## Task statement
Give back all the data exactly, line by line.

## Data section
------------------------------------------------------------------------

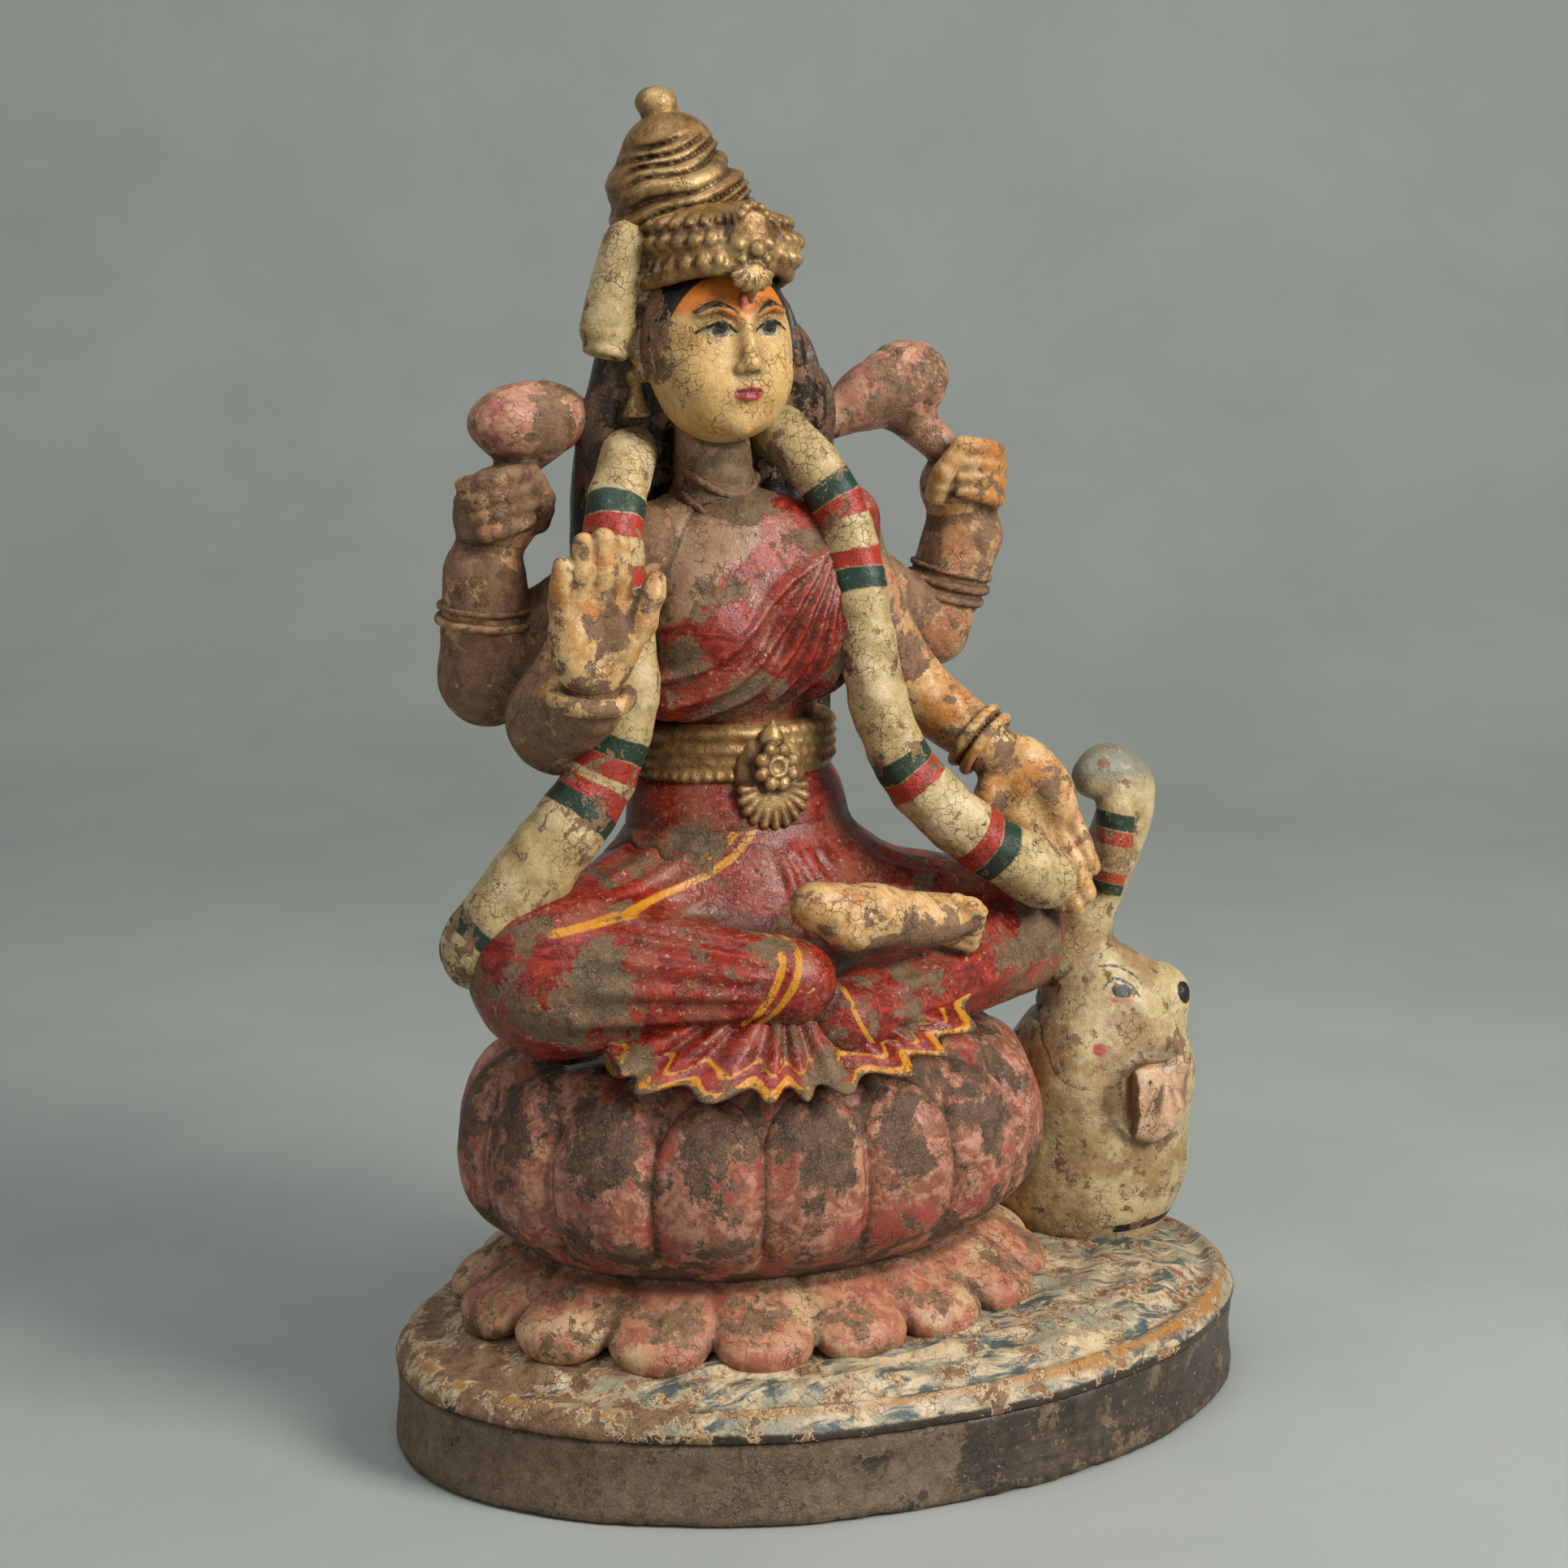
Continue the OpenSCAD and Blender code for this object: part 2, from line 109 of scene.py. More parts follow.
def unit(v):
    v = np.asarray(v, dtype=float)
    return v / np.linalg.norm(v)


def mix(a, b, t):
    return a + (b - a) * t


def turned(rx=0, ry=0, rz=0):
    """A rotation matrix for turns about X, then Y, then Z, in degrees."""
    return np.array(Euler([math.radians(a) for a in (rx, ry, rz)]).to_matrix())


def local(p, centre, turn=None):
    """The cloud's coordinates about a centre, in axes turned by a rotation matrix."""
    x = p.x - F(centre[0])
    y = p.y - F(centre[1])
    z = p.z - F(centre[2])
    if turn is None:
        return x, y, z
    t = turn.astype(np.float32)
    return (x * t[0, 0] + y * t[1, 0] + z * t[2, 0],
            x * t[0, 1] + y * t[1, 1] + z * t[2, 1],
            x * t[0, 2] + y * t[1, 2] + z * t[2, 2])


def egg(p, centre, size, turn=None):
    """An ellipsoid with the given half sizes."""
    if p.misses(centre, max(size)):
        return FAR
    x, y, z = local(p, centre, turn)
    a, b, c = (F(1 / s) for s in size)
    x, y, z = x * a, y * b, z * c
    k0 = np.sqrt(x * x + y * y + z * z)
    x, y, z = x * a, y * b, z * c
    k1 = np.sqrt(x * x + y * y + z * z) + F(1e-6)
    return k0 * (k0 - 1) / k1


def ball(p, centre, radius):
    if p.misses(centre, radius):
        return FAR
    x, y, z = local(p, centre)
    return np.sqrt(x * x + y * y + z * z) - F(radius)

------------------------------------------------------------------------

## Answer
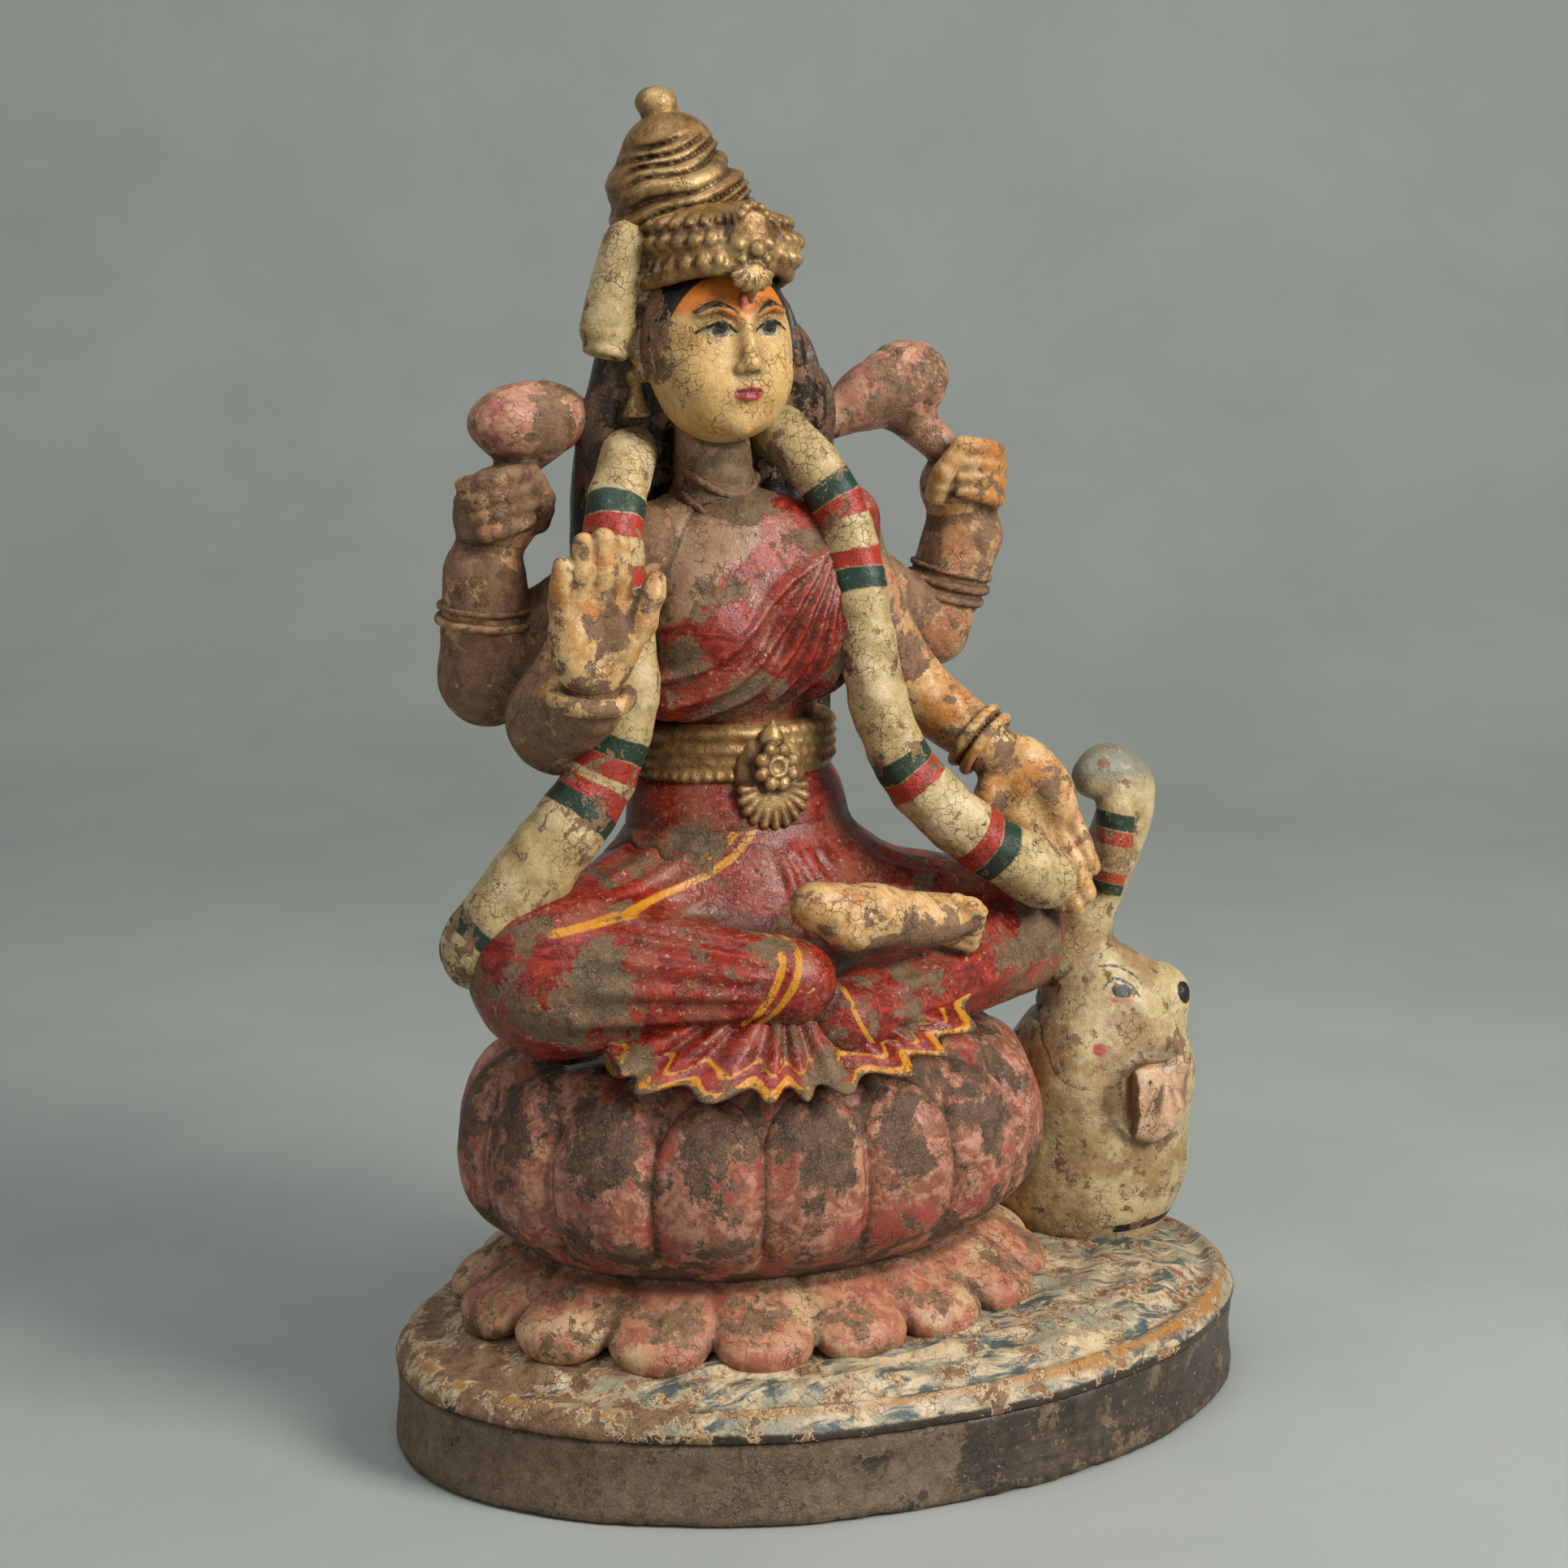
Continue the OpenSCAD and Blender code for this object: part 2, from line 109 of scene.py. More parts follow.
def unit(v):
    v = np.asarray(v, dtype=float)
    return v / np.linalg.norm(v)


def mix(a, b, t):
    return a + (b - a) * t


def turned(rx=0, ry=0, rz=0):
    """A rotation matrix for turns about X, then Y, then Z, in degrees."""
    return np.array(Euler([math.radians(a) for a in (rx, ry, rz)]).to_matrix())


def local(p, centre, turn=None):
    """The cloud's coordinates about a centre, in axes turned by a rotation matrix."""
    x = p.x - F(centre[0])
    y = p.y - F(centre[1])
    z = p.z - F(centre[2])
    if turn is None:
        return x, y, z
    t = turn.astype(np.float32)
    return (x * t[0, 0] + y * t[1, 0] + z * t[2, 0],
            x * t[0, 1] + y * t[1, 1] + z * t[2, 1],
            x * t[0, 2] + y * t[1, 2] + z * t[2, 2])


def egg(p, centre, size, turn=None):
    """An ellipsoid with the given half sizes."""
    if p.misses(centre, max(size)):
        return FAR
    x, y, z = local(p, centre, turn)
    a, b, c = (F(1 / s) for s in size)
    x, y, z = x * a, y * b, z * c
    k0 = np.sqrt(x * x + y * y + z * z)
    x, y, z = x * a, y * b, z * c
    k1 = np.sqrt(x * x + y * y + z * z) + F(1e-6)
    return k0 * (k0 - 1) / k1


def ball(p, centre, radius):
    if p.misses(centre, radius):
        return FAR
    x, y, z = local(p, centre)
    return np.sqrt(x * x + y * y + z * z) - F(radius)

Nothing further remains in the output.